自分の魚料理の腕を上げたい人に、ぜひ持って欲しい本です。
本書は、イタリア料理のコツを解説した落合務のエッセイ風の本です。
今さら人には聞けない料理用語や、塩ひとつまみはどれくらいなのか、パスタをゆですぎた時の対処法などを、読者に語りかけるように解説してくれます。
さらに、もし落合がラーメンを作るとしたらどんなラーメンを作るかなど、料理人としての心構えや、新しいレシピを考え出すときの胸の内がわかるエピソードなども書かれていて、料理人・落合務を知ることもできる面白い内容です。
- 著者
- 落合 務
- 出版日
- 2009-06-20
本書でも、ところどころに料理のレシピが書いてあります。

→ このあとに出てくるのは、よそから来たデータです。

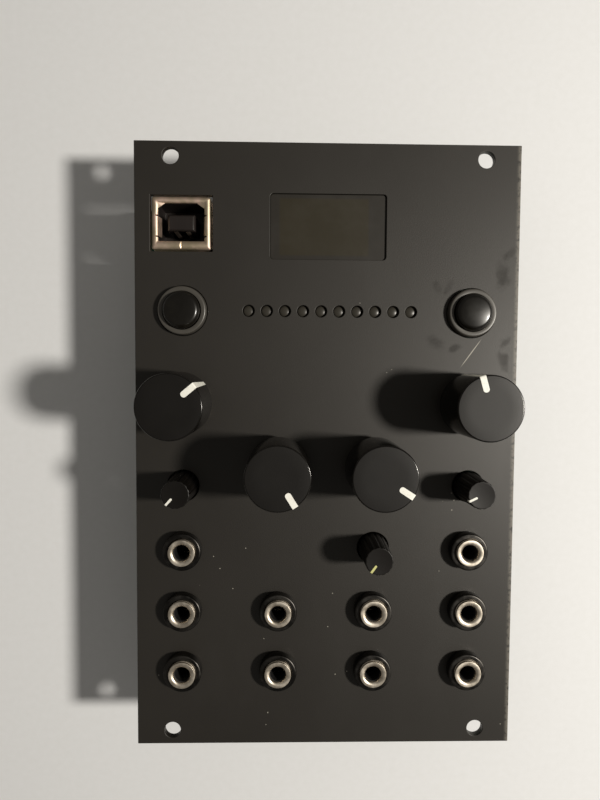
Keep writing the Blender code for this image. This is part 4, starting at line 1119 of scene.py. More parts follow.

写真などはありませんが、読めばなるほどと納得できるレシピ内容です。落合務が言うように、料理は感覚でするものではなく、理屈でするものなのだという証拠なのですね。
この本を読んでいると、落合務の料理教室に行くと、きっとこんなふうに料理を教えてもらえるのかな、と想像できます。レシピを知ることだけが料理でなく、料理をするということはどういうことなのか、料理人とはどうあるべきなのかが読み手に伝わってくるからでしょう。
落合務のことをもっと知りたい人や、イタリア料理をもっと知りたい人、これから料理人を志す人は、ぜひ読んでみてください。
イタリア伝統の味の魅力を日本に広めたいと活動してきた落合務。その一流シェフの知識を詳細に伝えるレシピ本もあれば、新しい味を紹介するレシピ本もあります。そのどちらもおいしいイタリア料理を伝えてくれる本たちです。ぜひ、これらの本を開いて、感動の味に出会って下さい。